Russell: Theory of Descriptions
Bertrand Russell (1872–1970) in “On Denoting” (1905) proposed a revolutionary solution to the problem of names and descriptions—one of the most elegant ideas in analytic philosophy.
The problem: how does “The present king of France is bald” work, if the present king of France does not exist? There are three answers: (1) the proposition is meaningless; (2) it refers to something non-existent (Meinong: there are “objects” which do not have being); (3) it is false.
Russell chooses (3) through logical analysis. The phrase “The present king of France” is not a name, but a description that must be analyzed: “There exists x, such that x is the unique present king of France, and x is bald.” This statement is false (there is no such x), not meaningless or denoting the nonexistent.

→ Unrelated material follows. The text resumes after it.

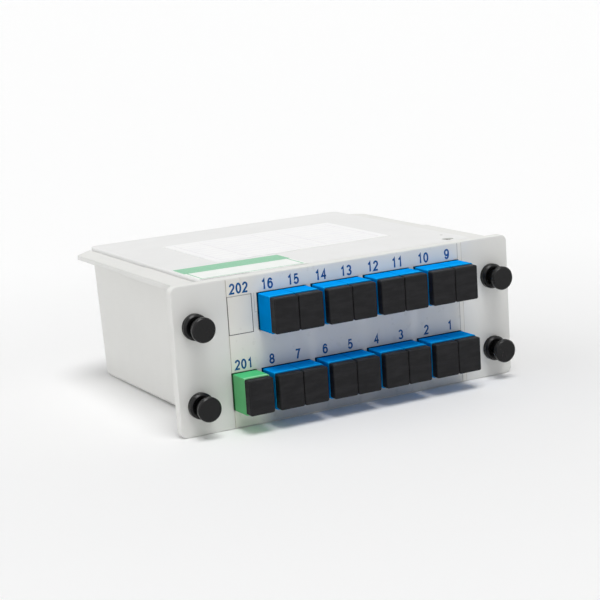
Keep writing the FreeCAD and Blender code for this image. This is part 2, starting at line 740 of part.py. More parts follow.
def make_module():
    """The splitter chip's steel housing, lying in its cradles."""
    module = new_body("splitter_module", "0", "module_y", FLOOR)
    pad(module, "XY_Plane", "0", "module_high",
        lambda sketch: rectangle(sketch, "0", "0", "module_length", "module_width"))
    round_edges(module, along("X"), "module_high / 8")
    return module


def port_places():
    """Every port's place across and up, in numbers."""
    rows = [size("latch_drop") + sign * size("row_rise") / 2 for sign in (-1, 1)]
    pairs = [size("pair_offset") + step * size("pair_pitch") for step in (-1.5, -0.5, 0.5, 1.5)]
    half = size("port_pitch") / 2
    places = [(x + side, row) for row in rows for x in pairs for side in (-half, half)]
    return places + [(pairs[0] - size("input_offset"), rows[0])]


def landing(x):
    """How far back the coil's middle line lies at a place across the tray."""
    over = max(abs(x) - size("coil_span"), 0.0)
    return size("coil_y") - math.sqrt(size("coil_radius") ** 2 - over ** 2)


def fibre(normal, *edges):
    """A six-sided fibre along a path of edges that lies flat across the normal."""
    start = edges[0].valueAt(edges[0].FirstParameter)
    heading = edges[0].tangentAt(edges[0].FirstParameter)
    spoke = normal * size("fibre_radius")
    corners = [start + FreeCAD.Rotation(heading, 60 * i).multVec(spoke) for i in range(6)]
    sweep = Part.BRepOffsetAPI.MakePipeShell(Part.Wire(list(edges)))
    sweep.setBiNormalMode(normal)
    sweep.add(Part.makePolygon(corners + corners[:1]))
    sweep.build()
    sweep.makeSolid()
    return sweep.shape()


def lead(x, row):
    """A fibre from one boot to the coil: straight in from the lower row, down in a bend from the upper."""
    start = size("boot_end")
    lower = row < size("latch_drop")
    spread = size("fibre_spread")
    land = landing(x) + (-spread if lower else spread)
    across = VECTOR(1, 0, 0)
    if lower:
        return fibre(across, Part.makeLine(VECTOR(x, start, row), VECTOR(x, land, row)))
    bend = size("fibre_bend")
    knee = bend * (1 - math.sqrt(0.5))
    turn = VECTOR(x, land - bend, row)
    bottom = VECTOR(x, land, row - bend)
    middle = VECTOR(x, land - knee, row - knee)
    end = VECTOR(x, land, coil_base() + size("coil_high") / 2)
    return fibre(across, Part.makeLine(VECTOR(x, start, row), turn),
                 Part.Arc(turn, middle, bottom).toShape(), Part.makeLine(bottom, end))


def tail(sign):
    """A fibre from one end of the module, round into the coil's back."""
    bend = size("fibre_bend")
    knee = bend * math.sqrt(0.5)
    y = size("module_y")
    z = coil_base() + size("module_high") / 2
    end_x = size("module_length") / 2
    turn = end_x + size("fibre_spread")
    start = VECTOR(sign * end_x, y, z)
    out = VECTOR(sign * turn, y, z)
    middle = VECTOR(sign * (turn + knee), y - bend + knee, z)
    back = VECTOR(sign * (turn + bend), y - bend, z)
    over = turn + bend - size("coil_span")
    inside = VECTOR(sign * (turn + bend), size("coil_y") + math.sqrt(size("coil_radius") ** 2 - over ** 2), z)
    return fibre(VECTOR(0, 0, 1), Part.makeLine(start, out), Part.Arc(out, middle, back).toShape(),
                 Part.makeLine(back, inside))


def coil_base():
    """The height of the tray's floor inside."""
    return size("latch_drop") - size("panel_height") / 2 + size("tray_lift") + size("floor_thick")


def stadium(radius):
    """A prism over two half circles and the straights between them, where the coil lies."""
    span, y, z, high = size("coil_span"), size("coil_y"), coil_base(), size("coil_high")
    ends = [Part.makeCylinder(radius, high, VECTOR(sign * span, y, z)) for sign in (-1, 1)]
    straight = Part.makeBox(2 * span, 2 * radius, high, VECTOR(-span, y - radius, z))
    return straight.fuse(ends).removeSplitter()


def make_harness(ports):
    """All the fibres as one bundle: the leads, the coil round the hubs and the module's tails."""
    half_band = size("coil_band") / 2
    coil = stadium(size("coil_radius") + half_band).cut(stadium(size("coil_radius") - half_band))
    fibres = [lead(x, row) for x, row in ports] + [tail(-1), tail(1)]
    harness = DOC.addObject("Part::Feature", "fibre_harness")
    harness.Shape = coil.fuse(fibres).removeSplitter()
    return harness


def build_model():
    """Every sub-part, in the order of assembly."""
    parts = [make_tray(), make_cover(), make_screws(), make_face_label()]
    parts.append(make_lid_label("table_label", "table_x", "table_y", "table_width", "table_deep"))
    parts.append(make_lid_label("seal_label", "seal_x", "seal_y", "seal_width", "seal_deep", "seal_turn"))
    ports = []
    for row, first in (("upper", 16), ("lower", 8)):
        for column, x in enumerate(PAIRS):
            high = first - 2 * column
            parts.append(make_adapter(f"output_adapter_{high - 1}_{high}", x, ROWS[row], PORT_SIDES))
            parts.append(make_plugs(f"inner_plugs_{high - 1}_{high}", x, ROWS[row], PORT_SIDES))
            for number, port in zip((high, high - 1), PORT_SIDES):
                ports.append((f"({x} + {port})", ROWS[row]))
                parts.append(make_cap(f"dust_cap_{number}", f"{x} + {port}", ROWS[row]))
    parts.append(make_adapter("input_adapter", INPUT_X, ROWS["lower"], ("0",)))
    parts.append(make_plugs("input_plug", INPUT_X, ROWS["lower"], ("0",)))
    parts.append(make_cap("input_dust_cap", INPUT_X, ROWS["lower"]))
    ports.append((INPUT_X, ROWS["lower"]))
    parts.append(make_holders(ports))
    parts.append(make_sleeves(ports))
    parts.append(make_harness(port_places()))
    for side, x_sign in SIDES.items():
        for level, z_sign in LEVELS.items():
            x, z = f"{x_sign} * latch_span / 2", f"{z_sign} * latch_rise / 2"
            parts.append(make_grommet(f"latch_grommet_{side}_{level}", x, z))
            parts.append(make_plunger(f"latch_plunger_{side}_{level}", x, z))
    parts.append(make_module())
    return parts


def check_and_write(parts):
    """Stops on a failed feature or a bad shape, then writes one STEP file for each sub-part."""
    DOC.recompute()
    failed = [thing.Label for thing in DOC.Objects if {"Invalid", "Error"} & set(thing.State)]
    if failed:
        raise RuntimeError(f"failed features: {failed}")
    for part in parts:
        if part.Shape.isNull() or not part.Shape.isValid():
            raise RuntimeError(f"{part.Label} has a bad shape")
    os.makedirs("parts", exist_ok=True)
    for part in parts:
        part.Shape.exportStep(f"parts/{part.Label}.step")
    print(len(parts), "sub-parts written")


check_and_write(build_model())
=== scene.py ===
import math

import bmesh
import bpy
from mathutils import Matrix, Vector


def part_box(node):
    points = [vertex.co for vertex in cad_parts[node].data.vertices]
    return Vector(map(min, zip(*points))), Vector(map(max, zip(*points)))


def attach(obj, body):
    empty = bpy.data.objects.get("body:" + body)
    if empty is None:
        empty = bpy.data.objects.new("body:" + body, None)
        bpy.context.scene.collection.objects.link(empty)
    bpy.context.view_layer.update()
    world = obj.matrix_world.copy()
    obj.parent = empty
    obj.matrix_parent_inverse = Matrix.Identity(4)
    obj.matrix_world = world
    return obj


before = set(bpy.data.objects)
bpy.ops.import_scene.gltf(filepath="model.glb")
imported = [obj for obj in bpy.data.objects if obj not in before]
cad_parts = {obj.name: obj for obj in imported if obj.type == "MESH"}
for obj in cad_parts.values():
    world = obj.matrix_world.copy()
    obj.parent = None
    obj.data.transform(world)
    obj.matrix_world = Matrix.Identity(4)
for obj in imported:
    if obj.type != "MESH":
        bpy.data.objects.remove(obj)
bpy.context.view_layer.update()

MM = 0.001
BODY = "cassette"
BEVEL_SAMPLES = 6
MIX_COLOURS = (6, 7)
MIX_RESULT = 2


# ---- materials: small helpers -------------------------------------------------------------

class Recipe:
    """A Principled material under construction, with short calls for the nodes that it needs."""

    def __init__(self, name):
        self.material = bpy.data.materials.new(name)
        self.material.use_nodes = True
        self.tree = self.material.node_tree
        self.shader = self.tree.nodes["Principled BSDF"]
        self.place = self.tree.nodes.new("ShaderNodeTexCoord").outputs["Object"]
        self.normal = None

    def link(self, source, target):
        """Joins an output socket to an input socket."""
        self.tree.links.new(source, target)

    def settings(self, **values):
        """Constants on the shader's own sockets, named with underscores for spaces."""
        for name, value in values.items():
            self.shader.inputs[name.replace("_", " ")].default_value = value

    def stretched(self, scale):
        """Object coordinates, multiplied along each axis."""
        mapping = self.tree.nodes.new("ShaderNodeMapping")
        mapping.inputs["Scale"].default_value = scale
        self.link(self.place, mapping.inputs["Vector"])
        return mapping.outputs["Vector"]

    def noise(self, size, detail=3.0, roughness=0.5, stretch=(1, 1, 1)):
        """Noise whose features are about size metres across."""
        noise = self.tree.nodes.new("ShaderNodeTexNoise")
        noise.inputs["Scale"].default_value = 1.0 / size
        noise.inputs["Detail"].default_value = detail
        noise.inputs["Roughness"].default_value = roughness
        self.link(self.stretched(stretch), noise.inputs["Vector"])
        return noise.outputs["Fac"]

    def spread(self, value, low, high, to_low=0.0, to_high=1.0):
        """Maps a value from one range to another, held at the ends."""
        ranges = self.tree.nodes.new("ShaderNodeMapRange")
        limits = {"From Min": low, "From Max": high, "To Min": to_low, "To Max": to_high}
        for socket, number in limits.items():
            ranges.inputs[socket].default_value = number
        self.link(value, ranges.inputs["Value"])
        return ranges.outputs["Result"]

    def mix(self, factor, first, second):
        """A colour between two others; each is a colour or a socket."""
        mix = self.tree.nodes.new("ShaderNodeMix")
        mix.data_type = "RGBA"
        self.link(factor, mix.inputs["Factor"])
        for index, colour in zip(MIX_COLOURS, (first, second)):
            if isinstance(colour, tuple):
                mix.inputs[index].default_value = (*colour, 1.0)
            else:
                self.link(colour, mix.inputs[index])
        return mix.outputs[MIX_RESULT]

    def math(self, operation, first, second=0.0):
        """One arithmetic step on sockets or numbers."""
        step = self.tree.nodes.new("ShaderNodeMath")
        step.operation = operation
        for socket, value in zip(step.inputs, (first, second)):
            if isinstance(value, (int, float)):
                socket.default_value = value
            else:
                self.link(value, socket)
        return step.outputs["Value"]

    def part_of(self, vector, letter):
        """A vector's part along one axis."""
        split = self.tree.nodes.new("ShaderNodeSeparateXYZ")
        self.link(vector, split.inputs["Vector"])
        return split.outputs[letter]

    def axis(self, letter):
        """One object coordinate, in metres."""
        return self.part_of(self.place, letter)

    def vectors(self, operation, first, second=None):
        """One step on a vector socket and a second vector, which is a socket, a fixed place or left out."""
        step = self.tree.nodes.new("ShaderNodeVectorMath")
        step.operation = operation
        self.link(first, step.inputs[0])
        if isinstance(second, tuple):
            step.inputs[1].default_value = second
        elif second is not None:
            self.link(second, step.inputs[1])
        return step.outputs["Value"]

    def face(self):
        """The way a face looks, without any relief."""
        return self.tree.nodes.new("ShaderNodeNewGeometry").outputs["Normal"]

    def bevel(self, radius):
        """The way a face looks, turned near its edges as if they were rounded."""
        bevel = self.tree.nodes.new("ShaderNodeBevel")
        bevel.samples = BEVEL_SAMPLES
        bevel.inputs["Radius"].default_value = radius
        return bevel.outputs["Normal"]

    def edges(self, radius):
        """Close to one along sharp edges and zero on flats."""
        match = self.vectors("DOT_PRODUCT", self.bevel(radius), self.face())
        return self.spread(match, 0.88, 0.995, 1.0, 0.0)

    def near(self, place, radius):
        """One within a radius of a place, falling to zero just outside."""
        distance = self.vectors("DISTANCE", self.place, place)
        return self.spread(distance, 0.7 * radius, 1.1 * radius, 1.0, 0.0)

    def facing_up(self):
        """One on faces that look up, zero on upright ones."""
        return self.spread(self.part_of(self.face(), "Z"), 0.3, 0.9)

    def bump(self, height, depth):
        """Adds relief of about depth metres."""
        bump = self.tree.nodes.new("ShaderNodeBump")
        bump.inputs["Distance"].default_value = depth
        self.link(height, bump.inputs["Height"])
        if self.normal is not None:
            self.link(self.normal, bump.inputs["Normal"])
        self.normal = bump.outputs["Normal"]

    def soften(self, radius):
        """Rounds the shading over sharp edges."""
        self.normal = self.bevel(radius)

    def finish(self, colour, roughness):
        """Joins colour, roughness and relief to the shader."""
        self.link(colour, self.shader.inputs["Base Color"])
        self.link(roughness, self.shader.inputs["Roughness"])
        if self.normal is not None:
            self.link(self.normal, self.shader.inputs["Normal"])
        return self.material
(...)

The method of logical analysis—breaking down the surface grammar of a sentence into its logical form—became the standard tool of analytic philosophy. Many philosophical problems, Russell claimed, arise because we incorrectly interpret surface grammar as the logical form.
Early Wittgenstein: “Tractatus Logico-Philosophicus”
Ludwig Wittgenstein in the “Tractatus Logico-Philosophicus” (1921) created one of the most ambitious theories of language: the picture theory.
Language operates by “drawing” facts. A proposition is a logical picture of a fact: the elements of the proposition correspond to objects of the fact, the structure of the proposition reflects the structure of the fact. “The cat sits on the mat” is true if the cat really sits on the mat—the proposition “shows” how things are.
Consequence: “Whereof one cannot speak, thereof one must be silent” (the concluding statement of the “Tractatus”). Ethics, aesthetics, metaphysics—everything that is not a description of facts—is “meaningless” in the strict sense. There cannot be correctly formed propositions about what is good, beautiful, the meaning of life—because there are no facts which they could “picture.”
This is an extremely radical position. Wittgenstein himself admitted that the propositions of the “Tractatus,” explaining the picture theory, too are “meaningless”—they are a ladder that must be thrown away after climbing it.